Do I take the occasion to tell God that I love Him whenever I experience something I naturally dislike?

Have I capitalized on the difficulties today to tell God that I love Him just because He sent me the trial or misunderstanding?

Do I see God's love for me in allowing me to prove my love for Him in the crosses He sent me today?

Have I seen God's grace to prove my love for Him in every person whom I met today?

Have I failed in charity by speaking unkindly about others?

Have I dwelt on what I considered someone's unkindness toward me today?

Is there someone that I consciously avoid because I dislike the person?

Did I try to carry on a conversation today with someone who is difficult to talk to?

Have I been stubborn in asserting my own will?

How thoughtful have I been today in doing some small favor for someone?

Have I allowed my mood to prevent me from being thoughtful of others today?

Am I given to dwelling on other people's weaknesses or faults?

Have I been cheerful today in my dealings with others?

Do I control my uncharitable thoughts as soon as they arise in my mind?

Did I pray for others today?

Have I written any letters today?

Have I controlled my emotions when someone irritated me?

Have I performed any sacrifice today for someone?
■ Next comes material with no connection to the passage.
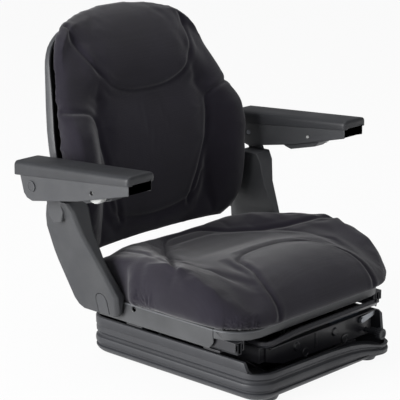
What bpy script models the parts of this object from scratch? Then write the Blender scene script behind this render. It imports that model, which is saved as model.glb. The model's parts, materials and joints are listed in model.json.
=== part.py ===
"""Tractor suspension seat: cushions on slide rails over a scissor suspension in a tub base.

Metres, +Z up. The occupant faces -Y, and -X is the occupant's right. The origin lies on the floor, in the
middle of the four mounting holes. The suspension is at its lowest, the slide in its middle and the armrests
are down.
"""

import math

import bmesh
import bpy
from mathutils import Matrix, Vector

# Clearances
SEAT_GAP = 0.0003
TURN_GAP = 0.0005
GLIDE_GAP = 0.001
CENTRE_PIN_GAP = 0.0008
GLAND_GAP = 0.0022

# Tub base
TUB_HALF_WIDTH = 0.200
TUB_REAR = 0.241
TUB_CORNER = 0.045
TUB_HEIGHT = 0.080
TUB_WALL = 0.003
TUB_FLOOR_INSET = 0.050
TUB_TURN_HEIGHT = 0.030
FOLD_HEIGHT, FOLD_DEPTH, FOLD_WIDTH = 0.040, 0.004, 0.009
CREASE_HEIGHT, CREASE_DEPTH, CREASE_WIDTH = 0.061, 0.0015, 0.004
TUB_EDGE = 0.003
LIP_HEIGHT, LIP_KNOB_HEIGHT, LIP_END_HEIGHT = 0.059, 0.030, 0.026
LIP_DEPTH = 0.036
FOOT_X, FOOT_SETBACK = TUB_HALF_WIDTH - 0.058, 0.031
FOOT_RADIUS, FOOT_TOP_RADIUS, FOOT_HEIGHT = 0.017, 0.030, 0.027

# Suspension frames
CHANNEL_OUTER_X = TUB_HALF_WIDTH - 0.060
CHANNEL_DEPTH = 0.028
CHANNEL_HEIGHT = 0.030
CHANNEL_WALL = 0.003
CHANNEL_REAR = 0.187
LOWER_CROSS_BAR, UPPER_CROSS_BAR = 0.005, 0.006
STROKE_GAP = 0.024
STRAP_WIDTH, STRAP_THICKNESS = 0.040, 0.0045
REAR_STRAP_Y = 0.105
MOUNT_HOLE_X, MOUNT_HOLE_Y, MOUNT_HOLE_RADIUS = CHANNEL_OUTER_X - CHANNEL_DEPTH / 2, 0.120, 0.0045

# Scissor arms
PIVOT_Y = CHANNEL_REAR - 0.022
ARM_LENGTH = 0.290
ARM_THICKNESS = 0.005
ARM_END_RADIUS, ARM_HALF_HEIGHT = 0.013, 0.011
OUTER_ARM_X = CHANNEL_OUTER_X - 0.0335
INNER_ARM_X = OUTER_ARM_X - ARM_THICKNESS - 0.003
ROD_RADIUS = 0.006
GLIDE_LENGTH = 0.016
TORSION_BAR_RADIUS, TORSION_BAR_SETBACK = 0.008, 0.030

# Fronts that follow from the arms' reach
CHANNEL_FRONT = PIVOT_Y - ARM_LENGTH - 0.020
TUB_FRONT = CHANNEL_FRONT - 0.054
FRONT_STRAP_Y = CHANNEL_FRONT + 0.055
PAN_FRONT = CHANNEL_FRONT - 0.018
CUSHION_FRONT = PAN_FRONT - 0.029

# Springs, spindle and knob
SPRING_X, SPRING_RADIUS, SPRING_WIRE, SPRING_TURNS = 0.050, 0.0075, 0.0015, 8
SPRING_Z = 0.046
ANCHOR_Y, ANCHOR_RADIUS = CHANNEL_FRONT + 0.037, 0.005
SPRING_BAR_Y, SPRING_BAR_RADIUS = PIVOT_Y - 0.037, 0.004
LUG_X, LUG_THICKNESS = SPRING_X + 0.016, 0.004
KNOB_X = TUB_HALF_WIDTH - 0.035
KNOB_FRONT, KNOB_REAR = CHANNEL_FRONT - 0.045, CHANNEL_FRONT - 0.017
KNOB_RADIUS, COLLAR_RADIUS = 0.011, 0.0085
SPINDLE_RADIUS = 0.004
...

*O MY GOD, I firmly believe that Thou art one God in Three Divine Persons, Father, Son and Holy Ghost. I believe that Thy Divine Son became Man, and died for our sins, and that He will come to judge the living and the dead. I believe these and all the truths which the Holy Catholic Church teaches, because Thou hast revealed them, Who canst neither deceive nor be deceived.

1 Comments:

Blogger Joyful Catholic said...

It's like we get on this 'same page' even when I've not been to your blog in a few weeks. Amazing. Faith hope and love. They'll see us through it all, from hell to high water to highest heaven. I've prayed for an increase of these virtues so much lately, and will copy this fine post to send to Fr. G. Thanks, TJ.